- [Source excerpt]
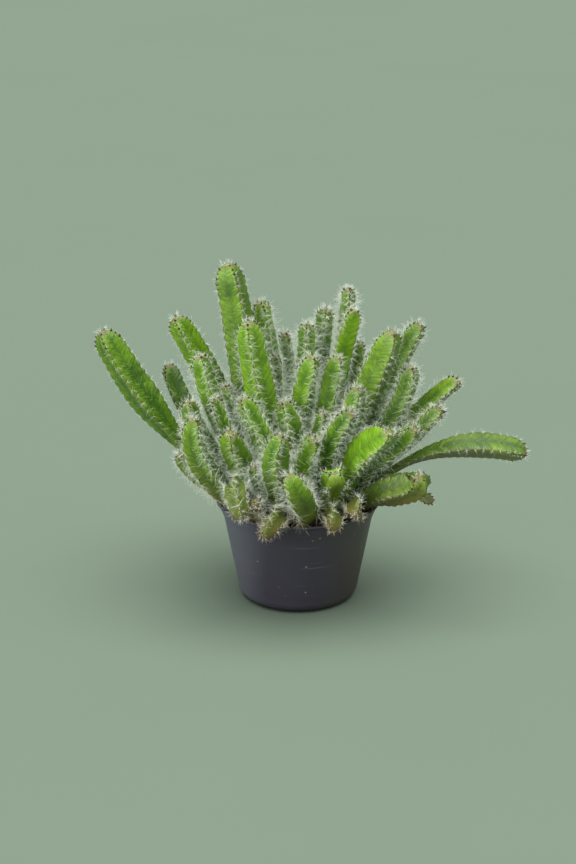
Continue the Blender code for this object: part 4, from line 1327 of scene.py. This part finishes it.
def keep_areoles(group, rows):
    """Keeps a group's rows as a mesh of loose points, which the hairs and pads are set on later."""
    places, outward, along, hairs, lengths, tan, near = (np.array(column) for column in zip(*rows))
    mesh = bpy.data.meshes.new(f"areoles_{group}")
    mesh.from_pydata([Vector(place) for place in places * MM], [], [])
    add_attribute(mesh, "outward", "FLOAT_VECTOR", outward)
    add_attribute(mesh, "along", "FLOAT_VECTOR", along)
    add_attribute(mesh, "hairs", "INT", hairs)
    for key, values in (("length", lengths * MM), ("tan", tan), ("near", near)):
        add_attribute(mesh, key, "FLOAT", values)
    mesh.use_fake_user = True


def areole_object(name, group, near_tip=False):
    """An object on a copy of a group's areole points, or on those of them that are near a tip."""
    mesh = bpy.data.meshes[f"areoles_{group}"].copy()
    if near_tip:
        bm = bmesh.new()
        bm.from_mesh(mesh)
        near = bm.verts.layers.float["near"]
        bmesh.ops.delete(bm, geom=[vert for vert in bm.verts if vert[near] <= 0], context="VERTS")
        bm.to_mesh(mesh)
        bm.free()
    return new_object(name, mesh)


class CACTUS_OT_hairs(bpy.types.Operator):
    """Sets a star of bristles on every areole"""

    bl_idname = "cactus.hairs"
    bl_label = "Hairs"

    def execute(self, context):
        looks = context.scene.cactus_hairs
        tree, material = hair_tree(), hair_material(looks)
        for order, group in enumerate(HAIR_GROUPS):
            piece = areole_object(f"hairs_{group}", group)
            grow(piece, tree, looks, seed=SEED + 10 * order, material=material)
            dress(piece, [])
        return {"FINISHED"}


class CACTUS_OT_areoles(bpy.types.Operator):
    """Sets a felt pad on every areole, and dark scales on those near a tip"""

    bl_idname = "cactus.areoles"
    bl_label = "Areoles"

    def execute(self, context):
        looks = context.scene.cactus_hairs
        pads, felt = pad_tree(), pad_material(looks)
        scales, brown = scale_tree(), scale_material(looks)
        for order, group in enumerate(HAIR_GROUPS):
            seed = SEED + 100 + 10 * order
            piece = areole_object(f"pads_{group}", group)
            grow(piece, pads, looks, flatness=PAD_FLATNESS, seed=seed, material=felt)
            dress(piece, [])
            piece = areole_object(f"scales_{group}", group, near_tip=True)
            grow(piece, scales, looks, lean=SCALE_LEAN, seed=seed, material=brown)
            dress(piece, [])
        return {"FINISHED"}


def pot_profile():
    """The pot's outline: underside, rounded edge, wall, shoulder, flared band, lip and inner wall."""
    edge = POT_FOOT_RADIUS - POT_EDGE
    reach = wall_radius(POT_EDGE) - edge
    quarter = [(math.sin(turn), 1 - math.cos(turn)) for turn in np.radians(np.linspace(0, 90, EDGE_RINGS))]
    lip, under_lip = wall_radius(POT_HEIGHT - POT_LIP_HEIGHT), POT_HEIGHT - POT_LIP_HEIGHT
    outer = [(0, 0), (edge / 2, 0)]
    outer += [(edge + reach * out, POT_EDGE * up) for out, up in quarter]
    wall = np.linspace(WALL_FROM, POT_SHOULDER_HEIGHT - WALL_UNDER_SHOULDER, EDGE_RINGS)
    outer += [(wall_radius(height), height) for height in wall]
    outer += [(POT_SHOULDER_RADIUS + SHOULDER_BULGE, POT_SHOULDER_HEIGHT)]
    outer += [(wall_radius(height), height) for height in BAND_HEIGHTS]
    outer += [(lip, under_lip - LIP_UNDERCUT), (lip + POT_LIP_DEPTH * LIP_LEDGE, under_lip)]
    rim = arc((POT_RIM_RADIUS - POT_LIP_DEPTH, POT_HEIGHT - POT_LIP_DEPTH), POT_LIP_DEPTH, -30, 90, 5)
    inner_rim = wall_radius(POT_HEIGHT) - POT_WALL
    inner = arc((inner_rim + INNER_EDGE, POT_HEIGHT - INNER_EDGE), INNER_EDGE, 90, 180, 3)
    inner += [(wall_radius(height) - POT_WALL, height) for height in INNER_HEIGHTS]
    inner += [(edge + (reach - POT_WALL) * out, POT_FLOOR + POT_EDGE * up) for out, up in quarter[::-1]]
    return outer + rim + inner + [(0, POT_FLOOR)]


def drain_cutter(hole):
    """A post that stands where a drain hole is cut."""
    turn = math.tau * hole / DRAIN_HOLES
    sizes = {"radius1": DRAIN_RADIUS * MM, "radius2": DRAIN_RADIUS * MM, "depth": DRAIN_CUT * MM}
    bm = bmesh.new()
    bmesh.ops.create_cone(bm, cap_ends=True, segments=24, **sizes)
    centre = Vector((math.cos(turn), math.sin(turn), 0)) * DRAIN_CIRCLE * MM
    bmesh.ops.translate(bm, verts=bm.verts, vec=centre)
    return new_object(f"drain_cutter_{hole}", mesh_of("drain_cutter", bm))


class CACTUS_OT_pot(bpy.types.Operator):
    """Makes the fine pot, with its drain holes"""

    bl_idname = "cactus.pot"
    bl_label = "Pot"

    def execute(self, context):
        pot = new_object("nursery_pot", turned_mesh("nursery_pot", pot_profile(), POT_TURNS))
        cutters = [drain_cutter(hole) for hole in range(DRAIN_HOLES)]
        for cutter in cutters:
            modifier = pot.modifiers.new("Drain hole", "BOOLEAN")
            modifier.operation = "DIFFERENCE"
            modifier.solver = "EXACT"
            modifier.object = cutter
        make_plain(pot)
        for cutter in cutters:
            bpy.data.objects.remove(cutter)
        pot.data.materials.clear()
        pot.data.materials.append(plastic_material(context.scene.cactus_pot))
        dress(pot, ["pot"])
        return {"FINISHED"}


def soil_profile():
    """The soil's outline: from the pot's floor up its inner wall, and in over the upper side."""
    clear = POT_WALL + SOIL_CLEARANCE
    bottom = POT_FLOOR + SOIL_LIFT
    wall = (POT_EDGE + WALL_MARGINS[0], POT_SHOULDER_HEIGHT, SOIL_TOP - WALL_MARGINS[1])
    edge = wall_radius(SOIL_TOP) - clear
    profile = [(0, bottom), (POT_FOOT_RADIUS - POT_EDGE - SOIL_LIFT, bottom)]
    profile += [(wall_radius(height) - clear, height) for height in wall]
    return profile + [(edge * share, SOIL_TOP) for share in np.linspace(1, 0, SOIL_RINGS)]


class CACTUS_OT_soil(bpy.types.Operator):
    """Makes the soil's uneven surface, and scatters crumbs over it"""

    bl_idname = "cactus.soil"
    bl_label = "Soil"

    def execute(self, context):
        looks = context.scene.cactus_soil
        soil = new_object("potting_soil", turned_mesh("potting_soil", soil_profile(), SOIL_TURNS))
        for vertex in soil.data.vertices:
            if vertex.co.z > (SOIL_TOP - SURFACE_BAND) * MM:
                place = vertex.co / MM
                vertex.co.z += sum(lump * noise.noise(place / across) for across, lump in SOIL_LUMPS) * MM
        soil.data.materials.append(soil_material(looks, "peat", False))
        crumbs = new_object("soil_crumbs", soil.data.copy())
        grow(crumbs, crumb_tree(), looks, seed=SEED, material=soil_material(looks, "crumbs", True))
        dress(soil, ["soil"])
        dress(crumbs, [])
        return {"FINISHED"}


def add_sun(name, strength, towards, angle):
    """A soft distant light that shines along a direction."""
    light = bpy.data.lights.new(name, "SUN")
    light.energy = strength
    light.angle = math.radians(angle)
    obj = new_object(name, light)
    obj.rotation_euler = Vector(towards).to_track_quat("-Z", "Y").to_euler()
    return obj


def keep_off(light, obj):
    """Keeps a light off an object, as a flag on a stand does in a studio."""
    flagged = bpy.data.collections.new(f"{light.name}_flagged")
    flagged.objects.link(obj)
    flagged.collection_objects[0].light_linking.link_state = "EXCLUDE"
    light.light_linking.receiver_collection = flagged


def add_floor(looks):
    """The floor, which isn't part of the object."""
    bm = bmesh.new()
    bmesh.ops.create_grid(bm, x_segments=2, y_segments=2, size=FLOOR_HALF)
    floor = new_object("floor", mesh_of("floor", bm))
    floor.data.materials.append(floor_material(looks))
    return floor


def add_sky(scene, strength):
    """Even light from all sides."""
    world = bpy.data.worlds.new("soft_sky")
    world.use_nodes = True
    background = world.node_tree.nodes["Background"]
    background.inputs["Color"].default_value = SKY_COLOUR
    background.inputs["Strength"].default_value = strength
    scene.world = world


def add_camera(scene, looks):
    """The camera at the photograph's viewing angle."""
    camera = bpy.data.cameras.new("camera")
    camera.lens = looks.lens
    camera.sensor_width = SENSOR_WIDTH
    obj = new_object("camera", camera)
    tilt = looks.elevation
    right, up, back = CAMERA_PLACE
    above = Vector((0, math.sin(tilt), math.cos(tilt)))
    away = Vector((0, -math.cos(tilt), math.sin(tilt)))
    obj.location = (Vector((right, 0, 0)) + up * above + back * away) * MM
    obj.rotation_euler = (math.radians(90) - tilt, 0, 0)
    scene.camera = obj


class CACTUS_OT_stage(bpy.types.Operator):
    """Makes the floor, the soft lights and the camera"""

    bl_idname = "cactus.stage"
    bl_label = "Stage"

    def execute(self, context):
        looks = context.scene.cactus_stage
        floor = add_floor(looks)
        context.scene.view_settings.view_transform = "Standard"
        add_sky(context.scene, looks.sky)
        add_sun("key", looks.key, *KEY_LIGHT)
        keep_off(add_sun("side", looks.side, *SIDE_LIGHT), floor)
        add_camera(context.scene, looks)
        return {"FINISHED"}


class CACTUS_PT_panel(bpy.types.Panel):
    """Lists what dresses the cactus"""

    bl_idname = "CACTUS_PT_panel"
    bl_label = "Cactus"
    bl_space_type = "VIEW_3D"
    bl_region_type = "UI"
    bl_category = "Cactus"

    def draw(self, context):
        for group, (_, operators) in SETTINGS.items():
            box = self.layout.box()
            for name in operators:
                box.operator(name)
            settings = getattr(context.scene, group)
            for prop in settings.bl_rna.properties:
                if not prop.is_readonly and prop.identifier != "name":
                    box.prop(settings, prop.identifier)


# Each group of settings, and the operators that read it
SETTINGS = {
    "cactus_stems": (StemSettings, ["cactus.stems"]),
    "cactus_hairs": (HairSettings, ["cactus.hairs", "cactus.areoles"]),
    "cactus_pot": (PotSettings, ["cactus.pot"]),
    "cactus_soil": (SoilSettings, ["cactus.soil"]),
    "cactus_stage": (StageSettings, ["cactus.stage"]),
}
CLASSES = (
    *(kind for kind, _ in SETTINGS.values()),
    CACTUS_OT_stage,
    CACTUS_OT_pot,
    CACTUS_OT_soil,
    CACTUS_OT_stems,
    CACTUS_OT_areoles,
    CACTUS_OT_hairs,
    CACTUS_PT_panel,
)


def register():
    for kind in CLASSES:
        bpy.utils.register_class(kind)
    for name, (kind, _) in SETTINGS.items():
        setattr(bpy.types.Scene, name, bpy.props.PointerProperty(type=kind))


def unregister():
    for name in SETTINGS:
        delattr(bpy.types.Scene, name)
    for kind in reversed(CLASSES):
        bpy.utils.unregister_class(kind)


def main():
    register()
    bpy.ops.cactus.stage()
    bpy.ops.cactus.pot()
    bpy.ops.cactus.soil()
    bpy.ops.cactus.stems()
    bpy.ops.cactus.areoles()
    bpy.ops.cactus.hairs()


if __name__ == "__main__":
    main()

- [What you are asked to do] Print from the first line through the line that contains "mesh.use_fake_user = True", please, including both, and leave out every line outside that stretch.

- [Answer to the exercise]
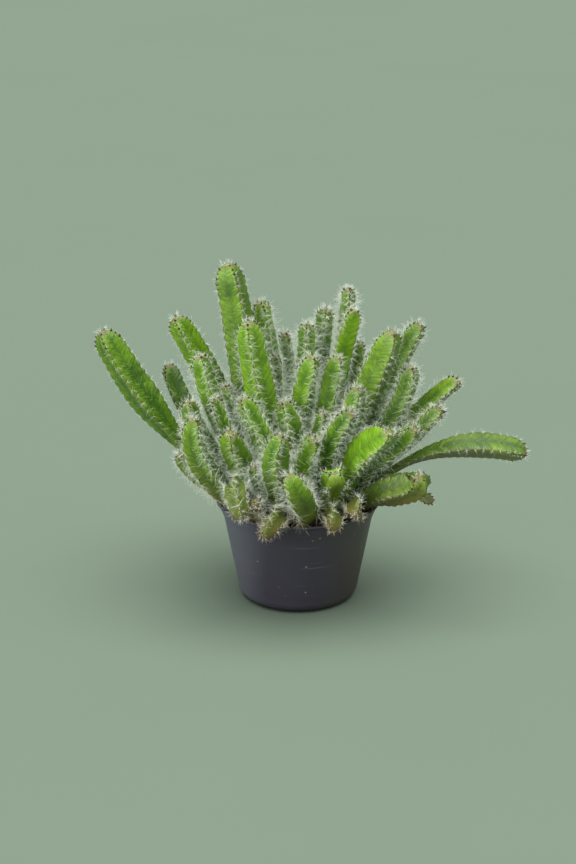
Continue the Blender code for this object: part 4, from line 1327 of scene.py. This part finishes it.
def keep_areoles(group, rows):
    """Keeps a group's rows as a mesh of loose points, which the hairs and pads are set on later."""
    places, outward, along, hairs, lengths, tan, near = (np.array(column) for column in zip(*rows))
    mesh = bpy.data.meshes.new(f"areoles_{group}")
    mesh.from_pydata([Vector(place) for place in places * MM], [], [])
    add_attribute(mesh, "outward", "FLOAT_VECTOR", outward)
    add_attribute(mesh, "along", "FLOAT_VECTOR", along)
    add_attribute(mesh, "hairs", "INT", hairs)
    for key, values in (("length", lengths * MM), ("tan", tan), ("near", near)):
        add_attribute(mesh, key, "FLOAT", values)
    mesh.use_fake_user = True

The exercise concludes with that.